I understand, and i agree that there is no easy solution. I think it’s fine the way it is.

I would imagine that there are many more iOS players that will disable sound than those who will skip.

To ensure that, we just have to remember never to tell a newbie player how to skip dialogue. That by itself removes a lot of the incentive. :slight_smile:

dZ.

The more stupid games become, the more stupid the next generation of players will be.

Personally, I don’t consider improving the experience of a large number of potential customers making the game “stupid.” It’s only “stupid” if your solution is to dumb the game down, which nobody wants.

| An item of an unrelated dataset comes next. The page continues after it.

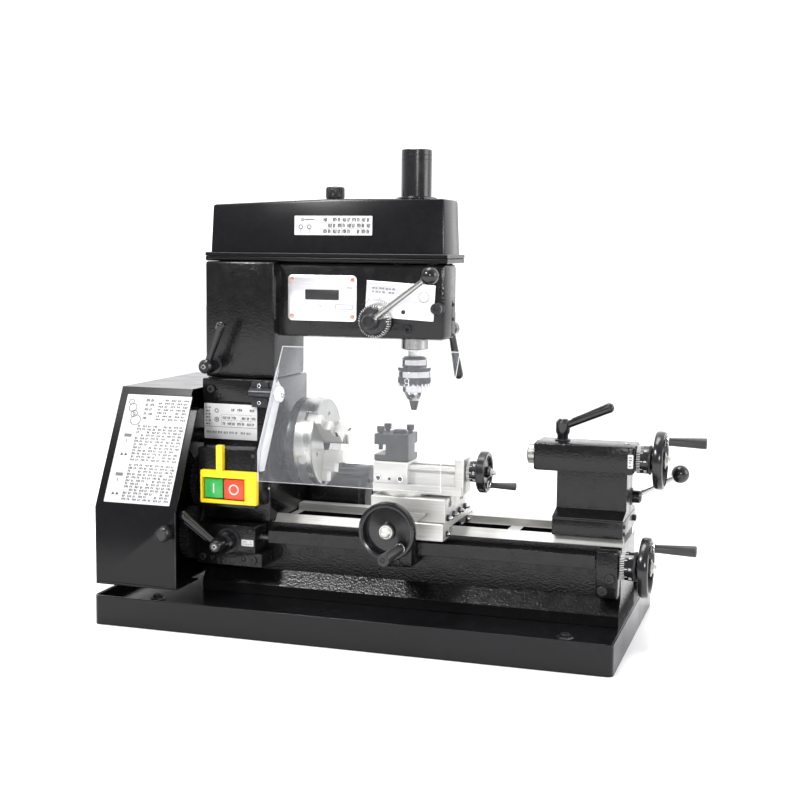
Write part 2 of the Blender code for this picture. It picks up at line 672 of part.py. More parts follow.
def tool_post():
    """Tool post with a slot at the headstock side and one at the back, and clamp screws."""
    x0, x1 = 6.0, 45.0
    y0, y1 = -48.0, -13.0
    block = box("tool_post", (x0, x1), (y0, y1), (183.8, 213.3))
    bevel(block, 0.8, 1)
    cut(block, box("tool_slot_left", (x0 - 9, 19), (y0 - 9, y1 + 9), (190.5, 201.5)),
        box("tool_slot_back", (x0 - 9, x1 + 9), (-23.5, y1 + 9), (190.5, 201.5)))
    for i, (x, y) in enumerate(((12, -43), (12, -18), (38, -18))):
        fuse(block, rod("post_screw_%d" % i, (x, y, 195.5), (x, y, 216), 2.5, sides=10),
             rod("post_screw_head_%d" % i, (x, y, 215), (x, y, 221), 4.2, sides=16))
    nut = turned("post_nut", "Z", (31, -34, 212), [(0, 217.5), (6, 217.5), (8, 216), (8, 212), (0, 212)],
                 steps=16)
    fuse(block, nut)
    set_origin(block, (25.5, TOP_Y, 183.8))
    paint(block, STEEL)


# ---------------------------------------------------------------- tailstock
def tailstock():
    base = box("tailstock_base", (201, 276.5), (BED_FRONT, 58), (WAY_TOP + GAP, 131))
    bevel(base, 1.5)
    paint(base, CAST)
    y = AXIS_Y
    outline = [(y - 22.5, 182), (y - 22.5, 139), (y - 46, 133), (y - 46, 131.3), (y + 46, 131.3),
               (y + 46, 133), (y + 22.5, 139), (y + 22.5, 182)]
    neck = prism_x("tailstock_body", outline, (201, 276))
    barrel = bevel(box("tail_barrel", (174.5, 282.5), (y - 23, y + 23), (177.5, 208)), 3.0, 2)
    fuse(neck, barrel)
    axis = (y, AXIS_Z)
    cut(neck, rod("tail_bore", (160, *axis), (270, *axis), 11.3, sides=SEG),
        rod("tail_screw_bore", (260, *axis), (290, *axis), 4.3),
        rod("tail_clamp_hole", (202, y, 198), (202, y, 215), 3.3))
    paint(neck, CAST)


def tailstock_quill():
    origin = (200, AXIS_Y, AXIS_Z)
    profile = [(4.4, 262), (11, 262), (11, 166), (10, 165), (6, 165), (4.4, 195)]
    paint(turned("tailstock_quill", "X", origin, profile, closed=True), STEEL)


def tailstock_feed():
    origin = (283, AXIS_Y, AXIS_Z)
    pin = (0, AXIS_Y, AXIS_Z + 20.5)
    wheel = wheel_with_pin("tailstock_handwheel", "X", origin, 313, 1, 3.0, 15, 12.7, 5, pin)
    profile = [(0, 312), (4, 312), (4, 205), (0, 205)]
    fuse(wheel, turned("tailstock_screw", "X", origin, profile, steps=16))
    grip = (313.3, AXIS_Y, AXIS_Z + 20.5)
    paint(turned("tailstock_handle", "X", grip, handle_profile(313.3, 42, 1, 6), steps=16), PLASTIC)


def quill_clamp_lever():
    y = AXIS_Y
    hub = turned("quill_clamp_lever", "Z", (202, y, 208),
                 [(0, 232), (5, 231.5), (8, 228), (8, 218), (6, 214), (6, 208.4), (3, 208.4),
                  (3, 204), (0, 204)], steps=16)
    tip = (252, y - 3, 246)
    fuse(hub, rod("clamp_arm", (204, y, 224), tip, 4.0, 5.5, sides=12), ball("clamp_end", tip, 5.6))
    paint(hub, PLASTIC)


def tailstock_lock_lever():
    pivot = (276.4, 25, 149)
    hub = turned("tailstock_lock_lever", "X", pivot,
                 [(0, 288), (5, 287), (7, 285), (7, 276.4), (0, 276.4)], steps=16)
    tip = (325, 48, 172.6)
    fuse(hub, rod("lock_arm", (281, 26, 150), tip, 3.0, sides=12),
         ball("lock_ball", tip, 10, sides=16, rings=10))
    paint(hub, PLASTIC)


# ---------------------------------------------------------------- drill head pieces
def mill_quill():
    origin = (DRILL_X, AXIS_Y, 302)
    profile = [(6.3, 384), (15, 384), (15, 302.8), (14.2, 302), (6.3, 302)]
    paint(turned("mill_quill", "Z", origin, profile, closed=True), BLUED)


def drill_spindle():
    origin = (DRILL_X, AXIS_Y, 302)
    profile = [(0, 505), (5, 505), (6, 503), (6, 301.7), (7.25, 301.7), (7.25, 294.3), (5.4, 294.3),
               (4.8, 281), (0, 281)]
    paint(turned("drill_spindle", "Z", origin, profile, steps=24), STEEL)


def drill_chuck():
    origin = (DRILL_X, AXIS_Y, 294)
    profile = [(0, 280.6), (5.8, 280.6), (5.8, 294), (11, 294), (14.2, 291.5), (14.2, 283), (18, 282),
               (18, 264), (16.5, 262.5), (13.3, 261.5), (12.4, 253), (8.6, 246.5), (5.8, 244.5),
               (3.2, 234), (0, 233)]
    paint(turned("drill_chuck", "Z", origin, profile, steps=24), CHROME)


def quill_feed_lever():
    origin = (FEED_X, -22, FEED_Z)
    profile = [(0, -48), (7, -47), (9, -44), (9, -34), (14, -33), (18, -28.5), (18, -18.4),
               (5.9, -18.4), (5.9, 2.2), (19.4, 2.2), (19.4, 19.8), (0, 19.8)]
    hub = turned("quill_feed_lever", "F", origin, profile)
    tip = (70, -60, 385)
    fuse(hub, rod("feed_rod", (FEED_X - 4, -39, FEED_Z - 2.5), tip, 3.0, sides=12),
         ball("feed_ball", tip, 10, sides=16, rings=10))
    paint(hub, BLUED)


def belt_cover():
    """Drafted lid with a flat rim, slightly lower at the motor end."""
    flange = box("belt_cover", (-205.5, 79.6), (AXIS_Y - 36, AXIS_Y + 36), (397.3, 403))
    bevel(flange, 1.2, 1)

    def shell(name, inset, low, drop):
        side = 31.5 - inset
        draft = 2.5
        left, right = -201.5 + inset, 75.6 - inset
        top = 467.0 - drop
        end = 461.0 - drop
        y0, y1 = AXIS_Y - side, AXIS_Y + side
        verts = [(left, y0, low), (right, y0, low), (right, y1, low), (left, y1, low),
                 (left + draft, y0 + draft, end), (-55, y0 + draft, top), (right - draft, y0 + draft, top),
                 (right - draft, y1 - draft, top), (-55, y1 - draft, top), (left + draft, y1 - draft, end)]
        faces = [(3, 2, 1, 0), (4, 5, 8, 9), (5, 6, 7, 8), (0, 1, 6, 5, 4), (1, 2, 7, 6),
                 (2, 3, 9, 8, 7), (3, 0, 4, 9)]
        return add_mesh(name, verts, faces, (0, 0, 0))
    lid = bevel(shell("cover_lid", 0.0, 400.0, 0.0), 3.0, 2, 40.0)
    fuse(flange, lid)
    cut(flange, shell("cover_hollow", 2.5, 390.0, 2.5),
        rod("cover_stud_hole", (KNOB_X, AXIS_Y, 450), (KNOB_X, AXIS_Y, 480), 3.4),
        rod("cover_spindle_hole", (DRILL_X, AXIS_Y, 455), (DRILL_X, AXIS_Y, 480), 9.0, sides=24))
    paint(flange, SHEET)


def belt_cover_fittings():
    origin = (KNOB_X, AXIS_Y, 467.3)
    profile = [(0, 480.8), (9.6, 480.8), (10.4, 480), (10.4, 468.2), (9.8, 467.6), (3.4, 467.6),
               (3.4, 475), (0, 475)]
    paint(turned("belt_cover_knob", "Z", origin, profile, steps=24), PLASTIC)
    origin = (DRILL_X, AXIS_Y, 467.3)
    profile = [(0, 521), (16.2, 521), (17, 520), (17, 470), (20.4, 469.4), (20.4, 467.3),
               (14.4, 467.3), (14.4, 518.5), (0, 518.5)]
    paint(turned("spindle_cover_tube", "Z", origin, profile), PLASTIC)


# ---------------------------------------------------------------- covers, switch and levers
def gear_cover():
    front, rear, low, bend, top = -130.0, 122.0, 41.0, 127.5, 254.6
    slope = -65.0
    outline = [(front, low), (rear, low), (rear, top), (slope, top), (front, bend)]
    w = 1.6
    inner = [(front + w, low + w), (rear - w, low + w), (rear - w, top - w), (slope + w * 0.7, top - w),
             (front + w, bend - w * 0.4)]
    cover = prism_x("gear_cover", outline, (-290, -192))
    cut(cover, prism_x("gear_cover_hollow", inner, (-288.4, -190)),
        box("gear_cover_notch", (-202.5, -180), (-76, 73), (30, 270)))
    cut(cover, rod("cover_knob_hole", (-202, -140, 105), (-202, -120, 105), 3.2))
    paint(cover, SHEET)


def gear_cover_knob():
    origin = (-202, -130.3, 105)
    profile = [(0, -146), (7, -145.4), (8.5, -143), (8.5, -136), (6.5, -134), (6.5, -130.3),
               (2.8, -130.3), (2.8, -121), (0, -121)]
    paint(turned("gear_cover_knob", "F", origin, profile, steps=24), PLASTIC)


def switch():
    block = box("switch_box", (-188, -118.5), (-83.6, HEAD_Y[0] - GAP), (127, 193))
    bevel(block, 2.0)
    for name, x in (("green", (-177.6, -154.6)), ("red", (-153.6, -128.6))):
        cut(block, box("well_" + name, x, (-90, -76), (137.6, 160.4)))
    paint(block, CAST)
    frame = box("switch_frame", (-181.4, -114), (-92, -83.9), (132.5, 169.2))
    bevel(frame, 1.5)
    prong = box("frame_prong", (-162, -154.6), (-91.5, -84.4), (167.5, 197))
    fuse(frame, prong)
    cut(frame, box("frame_window", (-178.4, -127.8), (-100, -70), (136.8, 161.4)))
    paint(frame, YELLOW)
    green = box("start_button", (-177, -155.2), (-89, -78.5), (138, 160))
    paint(bevel(green, 1.2), GREEN)
    red = box("stop_button", (-153, -129.2), (-91, -78.5), (138, 160))
    paint(bevel(red, 1.2), RED)


def column_lever():
    origin = (-190, -35, 280)
    profile = [(0, -64), (6, -63), (8, -60), (8, -46), (6, -44), (6, -35.4), (0, -35.4)]
    hub = turned("column_lever", "F", origin, profile, steps=16)
    tip = (-170, -60, 326)
    fuse(hub, rod("column_arm", (-190, -54, 282), tip, 3.6, 5.2, sides=12),
         ball("column_end", tip, 5.3))
    paint(hub, PLASTIC)


def feed_lever():
    origin = (-158, -70, 87)
    profile = [(0, -106), (6, -105), (8.5, -101), (8.5, -86), (11, -84), (11, -70.4), (5, -70.4),
               (5, -57), (0, -57)]
    hub = turned("feed_lever", "F", origin, profile, steps=16)
    tip = (-192, -112, 121)
    fuse(hub, rod("feed_arm", (-160, -96, 88), tip, 3.8, 5.6, sides=12), ball("feed_end", tip, 5.7))
    paint(hub, PLASTIC)


def head_clamp_lever():
    back = ARM_Y[1]
    origin = (66, back, 324)
    profile = [(0, back + GAP), (6, back + GAP), (6, back + 6), (8, back + 9), (8, back + 20),
               (5, back + 24), (0, back + 24)]
    hub = turned("head_clamp_lever", "F", origin, profile, steps=16)
    tip = (72, back + 26, 271)
    fuse(hub, rod("clamp_rear_arm", (66, back + 14, 322), tip, 3.6, 5.2, sides=12),
         ball("clamp_rear_end", tip, 5.3))
    paint(hub, PLASTIC)


GUARD_PIVOT = (-52.5, 252.0)


def chuck_guard():
    y, z = GUARD_PIVOT
    bracket = turned("guard_bracket", "X", (-117, y, z),
                     [(0, -100), (5.7, -100), (5.7, -105.6), (3.5, -105.6), (3.5, -109.4),
                      (6.0, -109.4), (6.0, -138), (0, -138)], steps=16)
    fuse(bracket, box("bracket_plate", (-138, -119), (-49.5, HEAD_Y[0] - GAP), (236, 264)))
    paint(bracket, BLUED)
    t = 3.0
    slope = math.atan2(304 - 195, -30 + 100)
    s, c = math.sin(slope) * t, math.cos(slope) * t
    k = t * math.tan((math.pi / 2 - slope) / 2)
    outline = [(-100, 162), (-100 + t, 162), (-100 + t, 195 - k), (-30 + s, 304 - c), (-30, 304),
               (-100, 195)]
    sheet = prism_x("chuck_guard", outline, (-109, 96))
    tab = [(-98.6, 196), (-95, 172), (-88, 172), (y + 3, z - 16), (y + 11, z - 4), (y + 11, z + 8),
           (y + 2, z + 16), (-46, 282)]
    fuse(sheet, prism_x("guard_tab", tab, (-109, -106)))
    cut(sheet, rod("guard_hole", (-115, y, z), (-100, y, z), 3.8, sides=20))
    set_origin(sheet, (-107.5, y, z))
    paint(sheet, CLEAR)


# ---------------------------------------------------------------- assembly
for build in (chip_tray, bed, leadscrew_guard, end_bracket, headstock, mill_head, motor, motor_pulley,
              head_shaft, spindle_pulley, belts, spindle, chuck_backplate, chuck_body, chuck_jaws,
              change_gears, gear_banjo, leadscrew, leadscrew_wheel, feed_gearbox, saddle,
              leadscrew_nut, cross_slide, cross_feed, compound_base, top_slide, top_feed, tool_post,
              tailstock, tailstock_quill, tailstock_feed, quill_clamp_lever, tailstock_lock_lever,
              mill_quill, drill_spindle, drill_chuck, quill_feed_lever, belt_cover,
              belt_cover_fittings, gear_cover, gear_cover_knob, switch, column_lever, feed_lever,
              head_clamp_lever, chuck_guard):
    build()
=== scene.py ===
"""Looks of the small combination bench lathe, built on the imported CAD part."""
import json
import math

import bmesh
import bpy
from mathutils import Matrix, Vector


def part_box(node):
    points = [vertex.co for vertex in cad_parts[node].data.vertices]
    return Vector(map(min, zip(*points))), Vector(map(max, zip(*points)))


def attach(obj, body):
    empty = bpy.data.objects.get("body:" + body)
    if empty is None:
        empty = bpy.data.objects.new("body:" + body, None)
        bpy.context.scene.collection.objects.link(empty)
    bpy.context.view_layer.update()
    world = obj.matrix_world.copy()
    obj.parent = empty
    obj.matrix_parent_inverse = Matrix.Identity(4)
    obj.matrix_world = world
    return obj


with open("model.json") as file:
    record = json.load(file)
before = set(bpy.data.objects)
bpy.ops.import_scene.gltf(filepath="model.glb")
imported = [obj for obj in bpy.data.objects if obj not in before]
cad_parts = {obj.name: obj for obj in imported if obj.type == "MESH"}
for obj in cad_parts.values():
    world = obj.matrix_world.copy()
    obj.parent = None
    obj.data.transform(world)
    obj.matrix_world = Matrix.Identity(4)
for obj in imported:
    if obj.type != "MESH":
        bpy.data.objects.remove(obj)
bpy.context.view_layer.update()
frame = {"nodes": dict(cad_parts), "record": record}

NODES = frame["nodes"]
MM = 0.001
SHARP_ANGLE = 32.0
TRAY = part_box("chip_tray")
# lengths below are millimetres from this point on the floor, as in the CAD part
TRAY_LEFT = -284.0
ORIGIN = Vector((TRAY[0].x - TRAY_LEFT * MM, (TRAY[0].y + TRAY[1].y) / 2, 0.0))


def at(x, y, z):
    return ORIGIN + Vector((x, y, z)) * MM


def low_corner(node):
    """Left, front, bottom corner of a CAD node's box."""
    return (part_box(node)[0] - ORIGIN) / MM


def high_corner(node):
    """Right, back, top corner of a CAD node's box."""
    return (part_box(node)[1] - ORIGIN) / MM


def middle(node):
    return (low_corner(node) + high_corner(node)) / 2


# the lathe's axis runs along X, the drill's along Z
AXIS_Y = middle("chuck_body").y
AXIS_Z = middle("chuck_body").z
DRILL_X = middle("drill_chuck").x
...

Just because the obvious solutions are bad does not necessarily mean that no solution is good.

I thought we could explore options to do things better, with the hope that there would be a solution, not an assumption that there was one.

I think we’ve exhausted all options that are practical to implement, unless someone comes up with something else completely out of the box…

I thank Mr. Gilbert especially for being so open and candid on this topic. :slight_smile:

dZ.

I’m not an expert in mobile gaming, but I doubt this is true. Do you have any links to those stats? I would like to see some of them.

So you first muted the device and gave the phone to the person? (In this case it would be natural that these person(s) were irritated as the didn’t know that there has to be sound.)

How does other mobile adventure games handle these cases? For example the Broken Sword series?

Another option! :slight_smile:

No, I gave them the phone and didn’t realize it was muted.